Article: Dog Types » Pit Bulls
A pit bull is any of several breeds of dog in the molosser breed group. All of the breeds share a similar history, with origins rooted from the bulldog and a variety of terriers. The dogs called bull terriers before the development of the modern bull terrier in the early 20th century may also be called pit bulls.
Though the pit bull type dogs were all created with similar crossbreeding between bulldogs and pit terriers, each individual breed within the type has a somewhat different history. There are an estimated 77.5 million owned dogs in the United States; however, the number of pit bull-type dogs has not been reliably determined.
Staffordshire Bull Terrier
The Staffordshire bull terrier had its beginnings in England many centuries ago. In the Elizabethan era, breeders produced large dogs, 100–120 pounds, but gave way to a small, more agile breed of up to 90 pounds.

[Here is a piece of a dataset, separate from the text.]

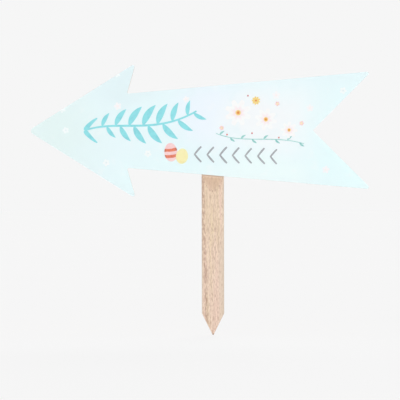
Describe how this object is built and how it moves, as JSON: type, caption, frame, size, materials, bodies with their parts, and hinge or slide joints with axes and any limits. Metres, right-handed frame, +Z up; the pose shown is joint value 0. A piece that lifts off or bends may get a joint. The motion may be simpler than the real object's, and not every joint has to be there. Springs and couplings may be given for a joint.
{
  "type": "directional sign stake",
  "caption": "Arrow-shaped printed board with a swallow-tail end, screwed to the front of a flat wooden stake with a pointed tip.",
  "frame": {"origin": "tip of the stake, on its centre line and midway through its thickness", "axes": "+Z up along the stake, -X the way the arrow points, -Y the way the printed face looks"},
  "size_m": [0.3782, 0.011, 0.3025],
  "materials": {
    "printed_board": "fibreboard with a matt pale aqua print on its front face and bare brown edges and back",
    "stake_wood": "bare planed softwood",
    "screw_steel": "bright zinc-plated steel"
  },
  "bodies": {
    "root": {"arrow_board": "printed_board", "stake": "stake_wood", "upper_screw": "screw_steel", "lower_screw": "screw_steel"}
  },
  "joints": []
}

The dog gained popularity in England in the early 19th century and a smaller, faster dog was developed. It was called by names such as “bulldog terrier” and “bull and terrier”. The bulldog at that time was larger than the modern-day English bulldog we know today, weighing about 60 pounds. This dog was crossed with a small native terrier, related to the present-day Manchester terrier to produce the Staffordshire bull terrier weighing on average between 30 and 45 pounds.
James Hinks, in about 1859, crossed the Old pit bull terrier, now known as the Staffordshire bull terrier, and produced the all-white English bull terrier. The Kennel Club in Great Britain recognized the bull terrier in the last quarter of the 19th century, but the Staffordshire bull terrier was not recognized until 1935.
The Staffordshire bull terrier was admitted to registration in the AKC Stud Book effective October 1, 1974, with regular show classification in the Terrier Group at AKC shows available on and after March 5, 1975.
American Pit Bull Terrier
The American pit bull terrier is the product of interbreeding between terriers and a breed of bulldogs to produce a dog that combined the gameness of the terrier with the strength and athleticism of the bulldog. These dogs were initially bred in England, Ireland, and Scotland, and arrived in the United States with immigrants from these countries. In the United States, these dogs were used as catch dogs for semi-wild cattle and hogs, to hunt, to drive livestock, and as family companions.
The United Kennel Club (UKC) was the first registry to recognize the American pit bull terrier. UKC founder C. Z. Bennett assigned UKC registration number 1 to his own dog, “Bennett’s Ring”, as an American pit bull terrier in 1898.
American pit bull terriers successfully fill the role of companion dog, police dog and therapy dog. Terriers in general have a higher tendency towards dog aggression.
American Staffordshire Terrier
The American Staffordshire terrier was the product of 19th century interbreeding between bulldogs and terriers that produced the “bull-and-terrier dog”, “Half and Half”, and at times “pit dog” or “pit bullterrier,” the last named becoming the “Staffordshire bull terrier” in England. The bulldog of that time differed from the modern Bulldog, having a full muzzle and a long, tapering tail. There is some debate whether the White English terrier, the Black and Tan terrier, the Fox terrier or some combination thereof were used. These dogs began to find their way into America as early as 1870 where they became known as pit dog, pit bull terrier, later American bull terrier, and still later as Yankee terrier.
In 1936, they were accepted by the American Kennel Club (AKC) as “Staffordshire terriers”. The name of the breed was revised effective January 1, 1972, to “American Staffordshire terrier” since breeders in the United States had developed a type which is heavier in weight than the Staffordshire bull terrier of England and the name was changed to distinguish them as separate breeds.